The author shares his focus between the divisional commanders of the primary German divisions engaged in long term operations within Yugoslavia; their individual histories and influences and the general behaviour of the divisions during their tenure in command. This is very interesting for the reader as it studies the influences that the experiences of the commanders had on their responses to these regional crisis. It is a worthy attempt at connecting the psychological histories of these men with  their command actions.

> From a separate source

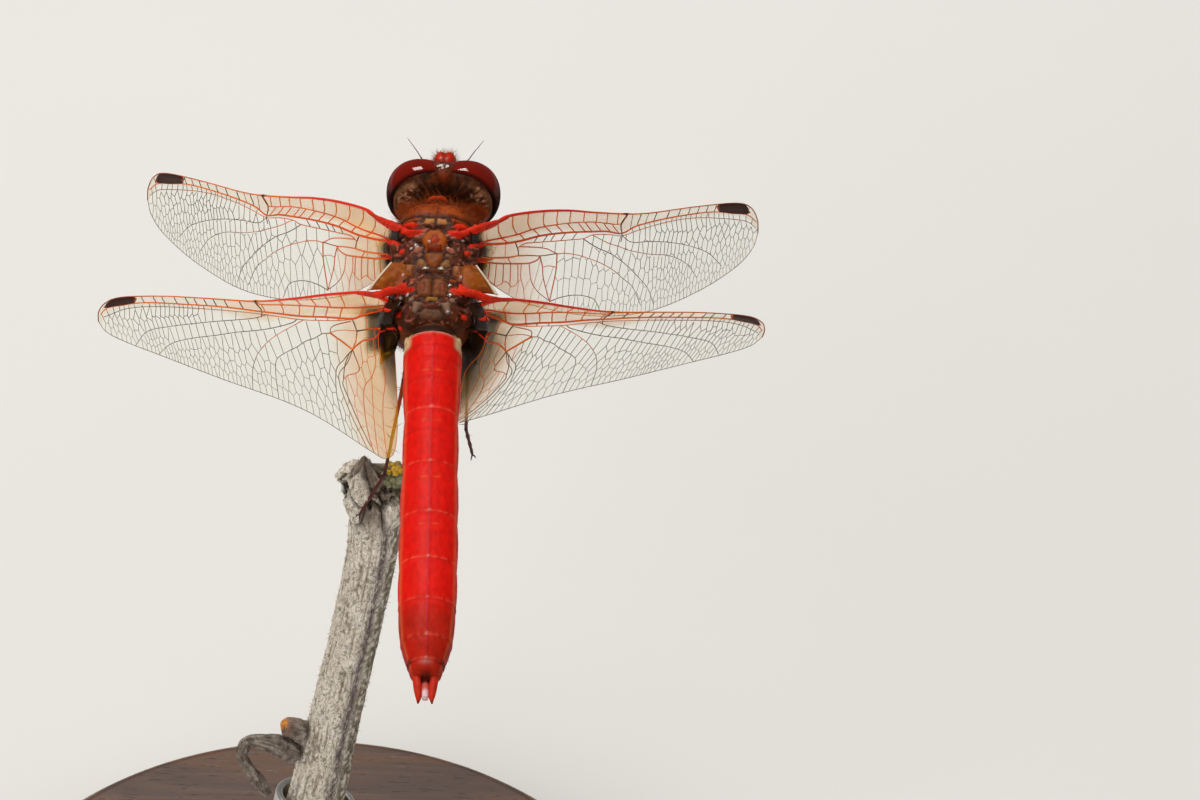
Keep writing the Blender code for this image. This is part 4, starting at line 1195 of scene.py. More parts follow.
def paint_thorax(points, normals):
    """Colour and relief of the trunk behind the head."""
    x, y, z = points.T
    mottle = cloud(points, 1.6, 2.0)
    fine = cloud(points, 5.5, 7.0)
    side = smooth(0.35, 0.75, np.abs(normals[:, 0]))
    colour = np.tile((0.040, 0.013, 0.007), (len(points), 1))
    relief = 0.03 * fine * (z > 2.0)
    colour = tint(colour, smooth(2.2, 1.6, z), (0.115, 0.030, 0.011))
    violet = smooth(1.0, 1.3, np.abs(x)) * smooth(2.3, 1.9, np.abs(x)) * smooth(2.2, 2.5, z)
    colour = tint(colour, violet * smooth(0.2, 0.5, mottle + 0.5) * 0.5, (0.060, 0.022, 0.018))
    sheen_folds = smooth(0.16, 0.02, np.abs(cloud(points, 2.3, 14.0))) * smooth(2.3, 2.6, z) * smooth(3.1, 2.8, y)
    # The pink tint on the folds is painted sheen; the folds' relief is their own.
    colour = tint(colour, sheen_folds * smooth(-0.2, 0.3, fine) * 0.85, (0.42, 0.125, 0.080))
    relief += 0.035 * sheen_folds
    front = smooth(3.25, 3.7, y) * (1 - smooth(4.98, 5.08, y) * (z > 1.0))
    colour = tint(colour, front, (0.290, 0.046, 0.006))
    colour = tint(colour, front * smooth(0.1, 0.5, mottle) * 0.6, (0.40, 0.070, 0.008))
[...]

The book has extensive notes section that provides critical additional information for the reader and a somewhat limited bibliography highlighting primary source material on specific Divisional Commanders. One area that was somewhat distracting was the tendency of the author to make observations relating to extreme forms of behaviour or outlook (such as anti-Semitism or the impact of social Darwinism within the officer ranks) only to mitigate the impact in the next sentence with a moderating comment suggesting that the item should not be over-emphasized.  Also his comments relating to the effects of specialization within the officer corps limiting "out of the box" thinking would appear to be contradicted by the fact that the German army of both the First and Second World Wars displayed considerable ability to improvise.

Overall, I greatly enjoyed this book and feel that it is very worthwhile for aspiring leaders to learn from. The challenges of the Yugoslav region have not changed from one hundred years ago and Shepherd has done a praiseworthy job of making sense out of a tremendously complicated region of World War 2.